Texas Lutheran does not have a separate evening degree program, however December commencement still makes sense. I presented diplomas to 82 new alumni who completed all degree requirements in August or December. Asking these students to return to campus in May would have been anti-climactic, and most would have missed out on a well-deserved family celebration.

Even for traditional, residential campuses like TLU, exceptions to the eight-semester experience are becoming more common. Several of our recent December graduates have worked hard to complete early, thereby saving tuition and getting a jump on the job market. In previous years, those students would have enjoyed a relaxed final semester, but many today planned to finish early to minimize costs. More often, however, a December graduate needs a bit more time to complete -- sometimes the result of a change in major, but more likely he or she encountered personal or financial obstacles. TLU also works with a number of students who are working to support families and are unable to attend full-time four consecutive years.

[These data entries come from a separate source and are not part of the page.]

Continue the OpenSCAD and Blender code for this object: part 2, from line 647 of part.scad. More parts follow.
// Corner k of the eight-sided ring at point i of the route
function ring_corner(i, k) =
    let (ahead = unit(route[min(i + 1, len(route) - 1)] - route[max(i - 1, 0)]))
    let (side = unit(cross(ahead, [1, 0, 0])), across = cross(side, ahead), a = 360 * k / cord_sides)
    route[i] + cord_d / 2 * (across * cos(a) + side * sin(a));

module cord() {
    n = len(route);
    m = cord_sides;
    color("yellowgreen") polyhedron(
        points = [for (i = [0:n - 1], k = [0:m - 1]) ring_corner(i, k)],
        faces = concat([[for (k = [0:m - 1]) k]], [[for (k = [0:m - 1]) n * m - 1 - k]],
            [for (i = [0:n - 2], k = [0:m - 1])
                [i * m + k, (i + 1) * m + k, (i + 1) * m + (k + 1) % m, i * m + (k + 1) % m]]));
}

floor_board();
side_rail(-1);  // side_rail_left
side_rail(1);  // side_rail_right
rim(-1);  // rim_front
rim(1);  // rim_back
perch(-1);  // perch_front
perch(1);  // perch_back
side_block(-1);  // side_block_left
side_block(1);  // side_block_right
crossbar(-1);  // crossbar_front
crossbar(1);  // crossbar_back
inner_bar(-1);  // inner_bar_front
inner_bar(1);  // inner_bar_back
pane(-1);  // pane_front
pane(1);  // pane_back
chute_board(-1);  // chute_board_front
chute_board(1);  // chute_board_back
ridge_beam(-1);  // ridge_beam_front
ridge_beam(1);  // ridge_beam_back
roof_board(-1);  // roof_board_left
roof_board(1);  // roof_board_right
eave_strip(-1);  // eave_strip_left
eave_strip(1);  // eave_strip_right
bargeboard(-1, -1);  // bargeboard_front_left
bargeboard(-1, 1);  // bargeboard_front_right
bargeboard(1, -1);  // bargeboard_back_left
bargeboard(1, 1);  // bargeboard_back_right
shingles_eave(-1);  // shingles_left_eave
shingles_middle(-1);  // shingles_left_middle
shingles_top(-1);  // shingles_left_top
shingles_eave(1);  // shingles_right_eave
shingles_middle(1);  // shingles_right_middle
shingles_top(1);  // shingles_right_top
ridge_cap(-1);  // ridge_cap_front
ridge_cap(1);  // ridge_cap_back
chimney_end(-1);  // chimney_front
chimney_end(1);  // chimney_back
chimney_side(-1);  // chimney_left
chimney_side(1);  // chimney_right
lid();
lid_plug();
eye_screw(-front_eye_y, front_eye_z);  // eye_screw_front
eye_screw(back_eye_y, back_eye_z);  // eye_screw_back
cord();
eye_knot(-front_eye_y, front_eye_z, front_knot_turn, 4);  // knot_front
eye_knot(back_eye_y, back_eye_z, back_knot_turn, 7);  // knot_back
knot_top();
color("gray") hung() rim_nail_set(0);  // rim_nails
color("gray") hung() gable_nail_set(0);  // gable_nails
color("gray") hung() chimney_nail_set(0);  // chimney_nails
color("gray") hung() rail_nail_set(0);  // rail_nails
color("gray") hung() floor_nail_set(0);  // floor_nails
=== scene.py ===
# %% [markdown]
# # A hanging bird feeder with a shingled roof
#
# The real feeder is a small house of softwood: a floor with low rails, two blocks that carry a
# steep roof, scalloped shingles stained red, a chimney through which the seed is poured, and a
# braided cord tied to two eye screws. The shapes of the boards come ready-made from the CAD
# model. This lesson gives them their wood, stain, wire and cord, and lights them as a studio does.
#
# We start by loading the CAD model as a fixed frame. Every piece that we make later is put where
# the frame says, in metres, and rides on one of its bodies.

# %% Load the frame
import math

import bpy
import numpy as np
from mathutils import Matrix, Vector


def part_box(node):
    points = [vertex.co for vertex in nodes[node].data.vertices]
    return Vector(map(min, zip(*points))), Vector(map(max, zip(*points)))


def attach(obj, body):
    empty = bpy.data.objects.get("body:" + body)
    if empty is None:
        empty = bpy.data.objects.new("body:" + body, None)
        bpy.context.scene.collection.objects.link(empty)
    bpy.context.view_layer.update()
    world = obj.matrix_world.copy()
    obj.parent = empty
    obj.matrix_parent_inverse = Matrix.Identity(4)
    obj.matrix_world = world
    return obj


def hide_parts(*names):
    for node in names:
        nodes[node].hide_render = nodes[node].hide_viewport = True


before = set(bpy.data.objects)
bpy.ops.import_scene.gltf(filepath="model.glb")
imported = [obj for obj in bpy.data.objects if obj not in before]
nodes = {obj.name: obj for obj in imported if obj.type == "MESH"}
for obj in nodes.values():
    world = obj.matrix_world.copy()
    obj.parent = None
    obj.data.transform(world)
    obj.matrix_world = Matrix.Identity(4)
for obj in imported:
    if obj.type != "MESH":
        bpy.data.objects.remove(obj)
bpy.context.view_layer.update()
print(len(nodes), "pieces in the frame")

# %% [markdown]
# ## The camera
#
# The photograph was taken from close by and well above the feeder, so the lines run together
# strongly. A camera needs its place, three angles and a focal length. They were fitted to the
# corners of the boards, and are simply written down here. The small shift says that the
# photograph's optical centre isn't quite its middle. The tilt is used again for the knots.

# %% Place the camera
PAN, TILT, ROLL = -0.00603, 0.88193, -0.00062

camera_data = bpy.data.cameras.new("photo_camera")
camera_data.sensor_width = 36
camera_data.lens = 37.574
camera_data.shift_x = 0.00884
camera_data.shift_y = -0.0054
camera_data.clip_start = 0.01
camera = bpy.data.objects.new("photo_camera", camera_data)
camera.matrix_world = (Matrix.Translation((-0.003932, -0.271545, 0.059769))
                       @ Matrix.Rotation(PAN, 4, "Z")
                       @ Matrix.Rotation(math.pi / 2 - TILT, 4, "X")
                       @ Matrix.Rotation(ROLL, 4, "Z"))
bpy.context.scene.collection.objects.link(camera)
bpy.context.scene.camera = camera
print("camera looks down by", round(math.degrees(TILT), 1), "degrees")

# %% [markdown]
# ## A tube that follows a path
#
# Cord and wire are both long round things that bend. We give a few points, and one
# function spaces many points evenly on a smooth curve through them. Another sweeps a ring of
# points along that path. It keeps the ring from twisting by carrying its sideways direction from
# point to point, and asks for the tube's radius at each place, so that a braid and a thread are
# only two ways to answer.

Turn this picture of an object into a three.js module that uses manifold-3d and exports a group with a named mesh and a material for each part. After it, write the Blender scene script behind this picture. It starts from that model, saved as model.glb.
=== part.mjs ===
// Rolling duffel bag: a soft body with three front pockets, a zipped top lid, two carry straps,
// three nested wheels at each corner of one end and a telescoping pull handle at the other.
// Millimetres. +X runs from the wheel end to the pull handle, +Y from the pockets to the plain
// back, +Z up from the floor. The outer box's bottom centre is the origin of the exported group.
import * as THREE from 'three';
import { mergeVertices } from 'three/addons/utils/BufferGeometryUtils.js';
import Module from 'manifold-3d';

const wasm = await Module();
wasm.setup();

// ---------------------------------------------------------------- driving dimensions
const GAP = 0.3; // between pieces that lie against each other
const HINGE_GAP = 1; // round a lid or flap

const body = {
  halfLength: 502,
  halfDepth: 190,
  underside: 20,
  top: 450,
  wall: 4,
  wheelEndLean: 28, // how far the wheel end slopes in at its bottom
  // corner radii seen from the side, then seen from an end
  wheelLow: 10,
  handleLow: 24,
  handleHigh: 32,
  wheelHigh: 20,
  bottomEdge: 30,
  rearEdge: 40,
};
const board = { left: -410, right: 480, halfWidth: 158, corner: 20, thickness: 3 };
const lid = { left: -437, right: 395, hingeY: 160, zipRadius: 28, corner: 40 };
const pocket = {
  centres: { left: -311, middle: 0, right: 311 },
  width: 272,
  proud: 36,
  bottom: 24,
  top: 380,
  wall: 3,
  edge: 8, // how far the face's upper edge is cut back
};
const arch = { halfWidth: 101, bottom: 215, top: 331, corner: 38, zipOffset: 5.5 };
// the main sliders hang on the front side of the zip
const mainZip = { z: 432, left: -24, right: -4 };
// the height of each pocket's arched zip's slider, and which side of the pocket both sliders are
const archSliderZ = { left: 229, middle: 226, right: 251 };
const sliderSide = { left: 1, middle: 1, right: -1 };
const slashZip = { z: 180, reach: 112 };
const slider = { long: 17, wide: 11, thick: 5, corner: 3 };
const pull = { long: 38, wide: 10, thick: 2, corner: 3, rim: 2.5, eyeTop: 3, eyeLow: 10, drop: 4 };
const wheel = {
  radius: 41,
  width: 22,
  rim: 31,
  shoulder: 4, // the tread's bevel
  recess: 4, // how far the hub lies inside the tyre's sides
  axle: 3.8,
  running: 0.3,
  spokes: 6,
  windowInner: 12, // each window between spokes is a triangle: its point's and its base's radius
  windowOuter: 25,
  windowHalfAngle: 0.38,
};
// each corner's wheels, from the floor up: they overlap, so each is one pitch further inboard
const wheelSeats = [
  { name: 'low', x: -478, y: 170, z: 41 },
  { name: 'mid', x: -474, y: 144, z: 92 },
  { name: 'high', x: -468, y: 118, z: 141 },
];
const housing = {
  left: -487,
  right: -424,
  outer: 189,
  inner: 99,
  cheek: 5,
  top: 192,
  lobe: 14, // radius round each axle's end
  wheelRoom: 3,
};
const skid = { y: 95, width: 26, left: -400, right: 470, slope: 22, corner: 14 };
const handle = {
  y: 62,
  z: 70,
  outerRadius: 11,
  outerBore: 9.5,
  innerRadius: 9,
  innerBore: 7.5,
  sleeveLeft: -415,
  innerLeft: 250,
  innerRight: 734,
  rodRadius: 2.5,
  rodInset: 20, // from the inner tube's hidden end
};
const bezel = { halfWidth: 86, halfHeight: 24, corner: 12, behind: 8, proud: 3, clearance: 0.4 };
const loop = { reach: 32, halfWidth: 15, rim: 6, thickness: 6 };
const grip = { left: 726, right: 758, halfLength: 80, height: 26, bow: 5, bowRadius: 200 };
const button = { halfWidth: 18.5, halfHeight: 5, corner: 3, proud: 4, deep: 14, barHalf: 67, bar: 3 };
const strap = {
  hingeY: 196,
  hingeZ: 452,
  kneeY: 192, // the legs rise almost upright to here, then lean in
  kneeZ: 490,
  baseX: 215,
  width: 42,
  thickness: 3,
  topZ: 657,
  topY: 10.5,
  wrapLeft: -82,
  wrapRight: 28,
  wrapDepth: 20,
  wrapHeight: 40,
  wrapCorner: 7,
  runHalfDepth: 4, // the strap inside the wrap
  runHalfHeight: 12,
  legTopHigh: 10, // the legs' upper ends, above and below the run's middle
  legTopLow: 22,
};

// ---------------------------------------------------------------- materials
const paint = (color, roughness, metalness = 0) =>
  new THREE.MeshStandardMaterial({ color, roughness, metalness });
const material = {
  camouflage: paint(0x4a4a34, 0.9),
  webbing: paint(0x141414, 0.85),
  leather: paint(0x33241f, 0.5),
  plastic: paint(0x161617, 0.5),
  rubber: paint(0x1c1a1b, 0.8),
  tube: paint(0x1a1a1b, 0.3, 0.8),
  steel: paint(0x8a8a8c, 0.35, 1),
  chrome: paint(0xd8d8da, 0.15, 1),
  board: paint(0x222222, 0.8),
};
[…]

December commencement is admittedly a more modest affair than its May counterpart. We do our best, but the indoor ceremony can't match the visual impact of being outdoors on the campus quad, in full spring bloom, the full orchestra playing in front of an overflowing crowd. December commencement is not the climax to the academic year, and it falls during the height of the Christmas season. Graduating in December is sort of like having a birthday on December 26.

But for the graduates and their families, winter commencement is just as joyous and often more satisfying. The 18-year old student who enrolls in college in the fall and graduates 45 months later is no longer the norm. There are many paths to a degree, and it is a good thing that the world of higher education is recognizing -- and accommodating -- individuals that progress at different timetables. Many of the December grads have inspiring stories of overcoming adversity. Their education is richer for the life lessons that came with the academic credits. They learned that life does not necessarily unfold neatly in eight-semester increments. Success is seldom linear: stuff happens. They know the truth of "God laughs at those who plan." In my admittedly unscientific, subjective observations, family members at December commencement are even more proud.

This also was a special commencement for me. It was approximately the 20th separate graduation that I have presided over, but the first in which I directly had a hand in the result. Ten of the 82 graduates had to pass the microeconomics class I taught this semester. I was proud that each of them finished strong on the final exam earlier that week and relieved that I didn't have to deal with any borderline cases! After shaking hands with thousands of graduates over the past decade, it was a kick to be able to deliver diplomas to "my own" students.

Congratulations and Godspeed to the Texas Lutheran University (December) Class of 2014!